The deprogrammers made plans to take me to the retreat in Vermont by car. "Yeah, right!" I thought. Again, my mother was in the front seat. We drove for hours, and I expected to have chances to escape. When I heard Abba's song, "Dancing Queen," on the car radio as we stopped for gas in Silver Spring, Maryland, I knew it was my cue to make my escape. I told the captors I was going to the restroom and got out of the car. Surprisingly, I was not accompanied. Then, I went to get a drink of water inside the garage at the fountain. Once inside the garage, two men working there, one an African American and the other a Hispanic gentleman pulled down the two garage doors separating me from my captors. I then alerted the gas station manager that the people waiting for me were not my friends and that they had kidnapped me, and requested he call the police. "I'm 26 years old," I said. As long as you are in my station you don't have to go with anyone you don't want tor he said as he dialed the police.

By this time, the kidnap party was showing signs of panic that I was loose. But the policeman who showed up in the squad car said that as far as he was concerned it was a family matter. I requested that he ask his superior to let me make a statement at the police station, and he did. Then, at the police station, the superior officer said it was an FBI case as I had been transported across state lines. The police let me call my church elder who agreed to pick me up right away.

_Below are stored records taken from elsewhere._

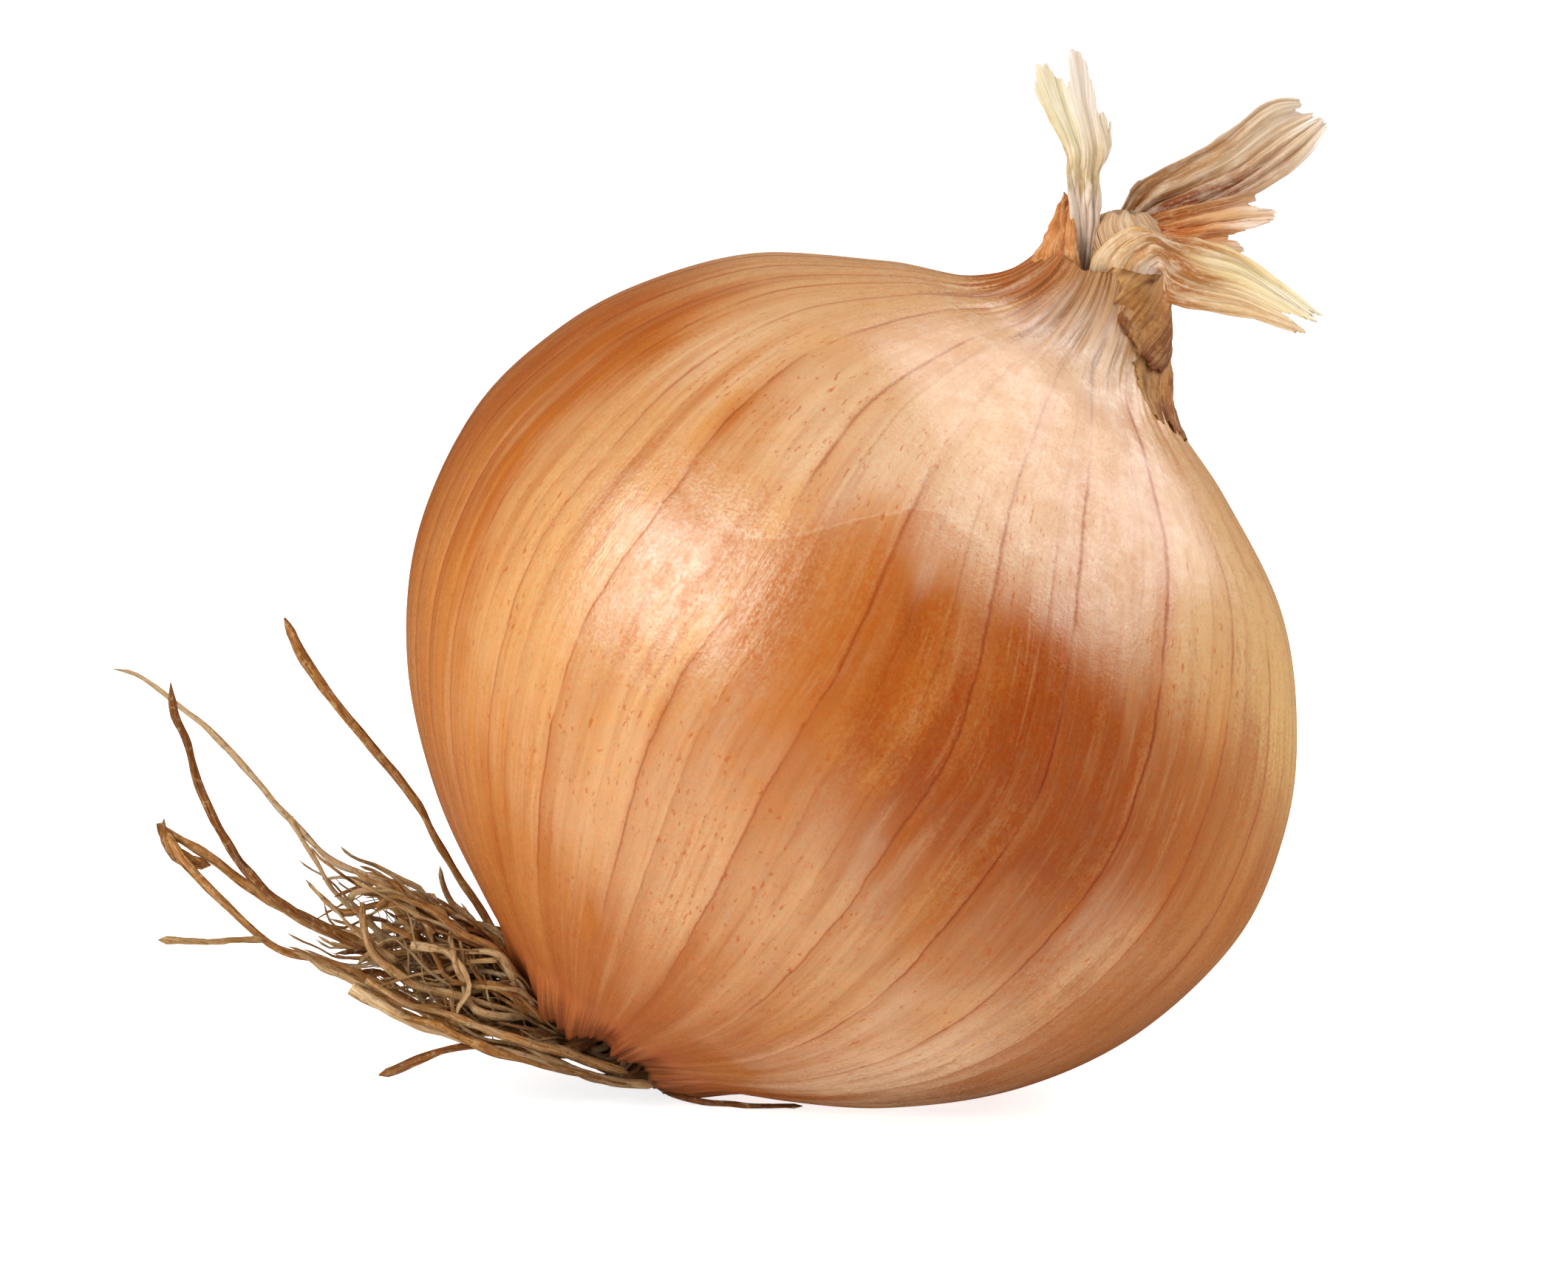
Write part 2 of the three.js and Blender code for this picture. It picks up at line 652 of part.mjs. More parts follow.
function floorCut() {
  const size = 200;
  return solidOf(new THREE.BoxGeometry(size, size, size).translate(0, 0, -size / 2));
}

const solids = {};
for (const [name, form] of Object.entries(leaves)) solids[name] = leaf(form);
const slots = Object.values(leaves).map((form) => leaf(form, GAP));
solids.neck = mainBody(sheathSolid().subtract(wasm.Manifold.union(slots)));
const bulbCuts = wasm.Manifold.union([collarCut(), sheathSolid(GAP), floorCut(), ...slots]);
solids.bulb = mainBody(bulbSolid().subtract(bulbCuts));
solids.roots = rootsSolid();

const finish = {
  bulb: { color: COLOURS.skin, roughness: 0.42 },
  neck: { color: COLOURS.sheath, roughness: 0.75 },
  leaf_left: { color: COLOURS.pale_leaf, roughness: 0.75 },
  leaf_back: { color: COLOURS.brown_leaf, roughness: 0.75 },
  leaf_middle: { color: COLOURS.brown_leaf, roughness: 0.75 },
  leaf_front: { color: COLOURS.pale_leaf, roughness: 0.75 },
  skin_point: { color: COLOURS.flap, roughness: 0.7 },
  flap_upper: { color: COLOURS.flap, roughness: 0.7 },
  flap_lower: { color: COLOURS.flap, roughness: 0.7 },
  roots: { color: COLOURS.root, roughness: 0.85 },
};

const onion = new THREE.Group();
onion.name = "onion";
for (const [name, look] of Object.entries(finish)) {
  const material = new THREE.MeshStandardMaterial({ ...look, metalness: 0 });
  const mesh = new THREE.Mesh(geometryOf(solids[name]), material);
  mesh.name = name;
  onion.add(mesh);
}

export default onion;
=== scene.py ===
# %% [markdown]
# # A dry onion, lying as it comes to rest
#
# A bulb onion is a stack of fleshy leaf bases inside a few papery skins. From outside there are
# four things to make: the glossy bulb, the fibrous neck where the skins were cut, the torn dry
# leaves that stick out of it, and the tuft of roots at the other end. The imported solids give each
# of them its place and size. Every piece here is a finer version of one of those solids.

# %% The frame and the box it fills
import json
import math
import random

import bmesh
import bpy
import numpy as np
from mathutils import Matrix, Vector, noise

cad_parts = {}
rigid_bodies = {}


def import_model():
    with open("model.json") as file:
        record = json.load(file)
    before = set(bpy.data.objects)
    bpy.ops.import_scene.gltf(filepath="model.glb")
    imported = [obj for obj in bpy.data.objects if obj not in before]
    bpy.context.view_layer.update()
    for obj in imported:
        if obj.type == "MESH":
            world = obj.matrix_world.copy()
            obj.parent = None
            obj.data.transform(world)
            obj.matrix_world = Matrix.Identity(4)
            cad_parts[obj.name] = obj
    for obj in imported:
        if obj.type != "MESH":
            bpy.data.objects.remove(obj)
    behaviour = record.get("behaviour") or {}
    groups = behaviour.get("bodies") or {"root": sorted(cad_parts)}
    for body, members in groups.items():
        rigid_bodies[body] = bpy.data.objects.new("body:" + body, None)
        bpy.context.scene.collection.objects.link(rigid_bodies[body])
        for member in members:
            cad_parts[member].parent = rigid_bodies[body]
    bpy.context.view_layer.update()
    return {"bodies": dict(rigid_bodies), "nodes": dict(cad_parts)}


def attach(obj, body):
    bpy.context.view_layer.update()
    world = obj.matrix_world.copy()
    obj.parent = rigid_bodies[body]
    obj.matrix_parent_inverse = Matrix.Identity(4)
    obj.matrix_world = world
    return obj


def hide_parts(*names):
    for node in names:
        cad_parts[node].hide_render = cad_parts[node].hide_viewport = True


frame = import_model()
BODY = next(iter(frame["bodies"]))
print("nodes:", ", ".join(sorted(frame["nodes"])), "on body", BODY)

# %% [markdown]
# The whole scene is worked out in millimetres and made metres only when a piece is finished.
# Two frames are useful: the part's own, with the floor at zero, and the bulb's, whose Z runs
# along the onion's axis from the roots to the neck. One matrix leads from the second to the first.

# %% The two frames
MM = 0.001
FULL_TURN = 2 * math.pi
BULB_RADIUS = 42.0
LEAN = math.radians(34.7)
CENTRE = Vector((-1.95, 0.0, 38.25))
BULB_TO_PART = Matrix.Translation(CENTRE) @ Matrix.Rotation(LEAN, 4, "Y")


def to_part(points):
    """Rows of points from the bulb's frame to the part's."""
    turn = np.array(BULB_TO_PART)
    return np.asarray(points) @ turn[:3, :3].T + turn[:3, 3]


print("the bulb's middle is", tuple(CENTRE), "mm, and its axis leans", round(math.degrees(LEAN), 1))

# %% [markdown]
# ## Small tools
#
# Node trees are easier to read when a node and its inputs are made on one line. `Nodes` does that
# for any tree. `Group` is a tree that several finishes share, built once with inputs of its own,
# and `Finish` is a material that is built up in layers of colour, as a painter would glaze it.


# %% Nodes in a tree
def colour(hex_code):
    """A colour as it looks on a screen, made linear for the shader."""
    parts = [int(hex_code[i:i + 2], 16) / 255 for i in (0, 2, 4)]
    return (*[c / 12.92 if c <= 0.04045 else ((c + 0.055) / 1.055) ** 2.4 for c in parts], 1.0)


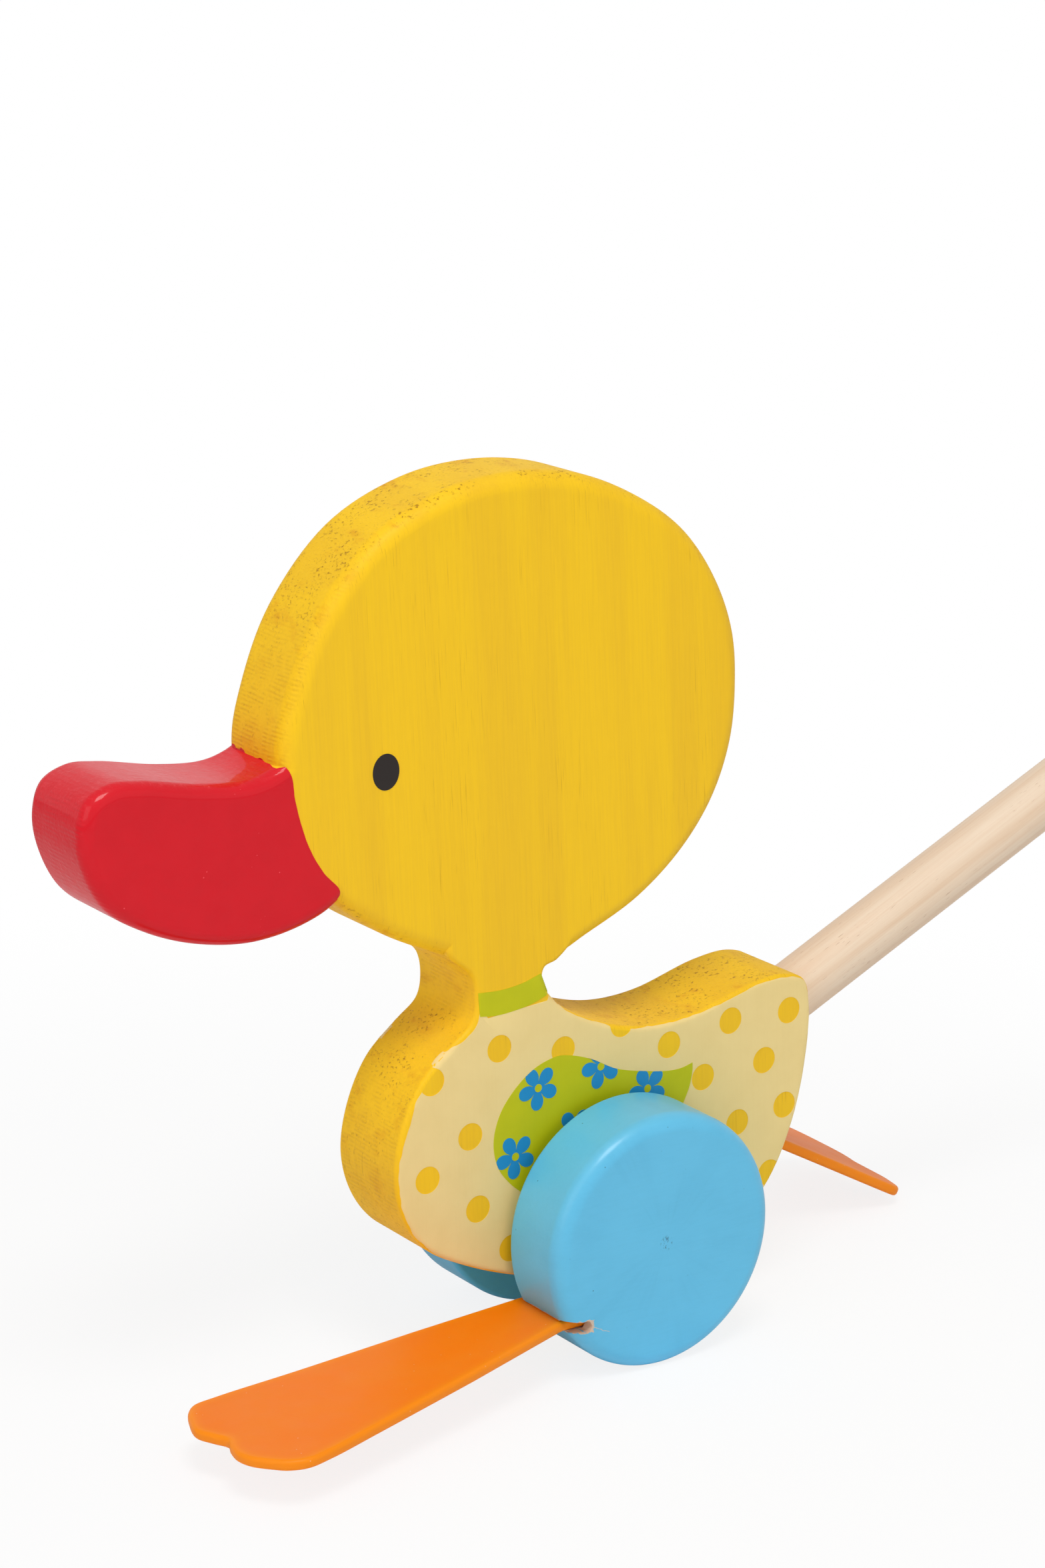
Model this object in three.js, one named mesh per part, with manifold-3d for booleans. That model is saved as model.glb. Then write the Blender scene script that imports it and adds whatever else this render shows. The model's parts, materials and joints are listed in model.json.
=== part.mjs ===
// A push-along wooden duck: a duck sawn from one board, two glued wheels on a turning axle,
// a rubber foot in a saw slot of each wheel, and a push stick with a ball to hold.
// Millimetres. The duck looks along -X, its left side faces -Y, and +Z is up.

import * as THREE from 'three';
import { mergeVertices } from 'three/addons/utils/BufferGeometryUtils.js';
import Module from 'manifold-3d';

const wasm = await Module();
wasm.setup();

// Board that the duck is sawn from
const boardThickness = 24;
const headEdgeRound = 4;
const beakEdgeRound = 3;
const bodyEdgeRound = 1.2;

// Body with its neck stub: extent ahead of and behind the axle, and above the ground
const bodyLength = 115.5;
const bodyAheadOfAxle = 58.5;
const bodyHeight = 65.4;
const bodyGroundClearance = 13.4;

// Head, measured up from the top of the body
const neckRise = 15.2;
const headLength = 121;
const headAheadOfAxle = 86.3;
const headHeight = 111;

// Beak, measured up from the underside of the head, its root buried in the head
const beakLength = 71.6;
const beakAheadOfHead = 47.3;
const beakHeight = 39.3;
const beakRise = 17;

// Wheels and the axle glued into them
const wheelDiameter = 60;
const wheelThickness = 19;
const wheelOuterRound = 3.8;
const wheelInnerRound = 1.2;
const wheelSideGap = 2.4;
const axleDiameter = 10;
const axleSeatDepth = 13;
const axleChamfer = 0.8;
const axleRunningGap = 0.4;

// Rubber feet, both of one size, pushed into their slots to different depths
const footThickness = 2.5;
const footLength = 103.5;
const footWidth = 38.9;
const leftFootTongue = 12;
const rightFootTongue = 6;
const footSideGap = 0.9;
const footEdgeSetback = 3.2;
const footBendRadius = 25;
const slotOffset = 15.3;
const slotMouthDepth = 5.5;
const leftFootDroop = THREE.MathUtils.degToRad(3);
const rightFootDroop = THREE.MathUtils.degToRad(29);
const rightFootTwist = THREE.MathUtils.degToRad(4);

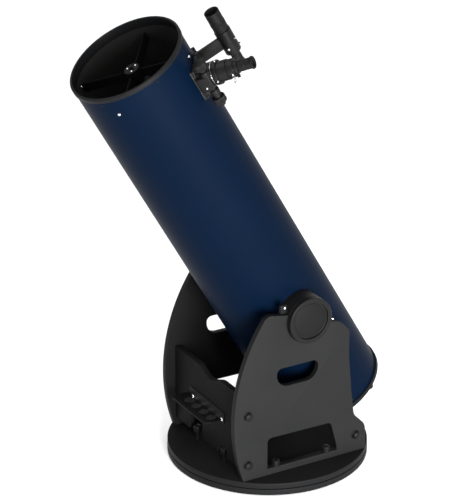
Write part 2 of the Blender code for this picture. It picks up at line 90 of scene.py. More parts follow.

Meanwhile, the deprogrammers hadn't given up. They watched the police station from their car, hoping to get another chance to grab me, but they were out of luck. David Hose, another Unificationist, drove up and whisked me away to a lawyer's office where I gave a sworn statement. Legal proceedings were started but I balked when I found out that my mother more likely would be tried for kidnapping instead of the deprogrammers, since she was present the whole time. I declined to prosecute my mother. After all, she was the unsuspecting victim. These people had taken her money under false pretenses that I, her 26-year-old child, had been in danger. I was hidden for a while in safe houses provided by members in the area. When True Father came to town, I was presented to him, along with my story and he shook my hand. I then decided to change locations and church responsibilities to avoid recapture. I knew the deprogrammers were still under contract, and Mom had a written guarantee on their services.

I felt sorry for my mother, but did not talk to her again for two years. When I did call, it was to let her know that True Father had engaged me to the man of my dreams, David Rogers, on May 13, 1979. David and I visited her together, by which time she had learned that David's father had met Reverend Moon in person at a science conference and had no worries at all about the Unification Church. My husband turned out to be the son she never had, as I am the only child. The subject of the kidnapping was so painful that we buried it and got on with our lives. She attended our historic wedding in Madison Square Garden, in New York City on July 1, 1982, and later visited us in Alaska for several summers afterwards. She was close by for the birth of three out of four grandchildren and enjoyed every minute of being a grandmother. When she fell ill in 2001, our family went back to North Carolina to take care of her until she passed in 2003, the week before her first grandchild was blessed in marriage.

I have never given this testimony publicly because I felt I knew my mother kidnapped me out of love, and out of the misplaced fear that I was somehow in danger. I was shocked to find out kidnapping and deprogrammings are still going on in Japan. I only give my testimony to tell people that this practice of kidnapping - detaining individuals, and coercing them to recant their religious beliefs -- is illegal, immoral and against a person's human rights.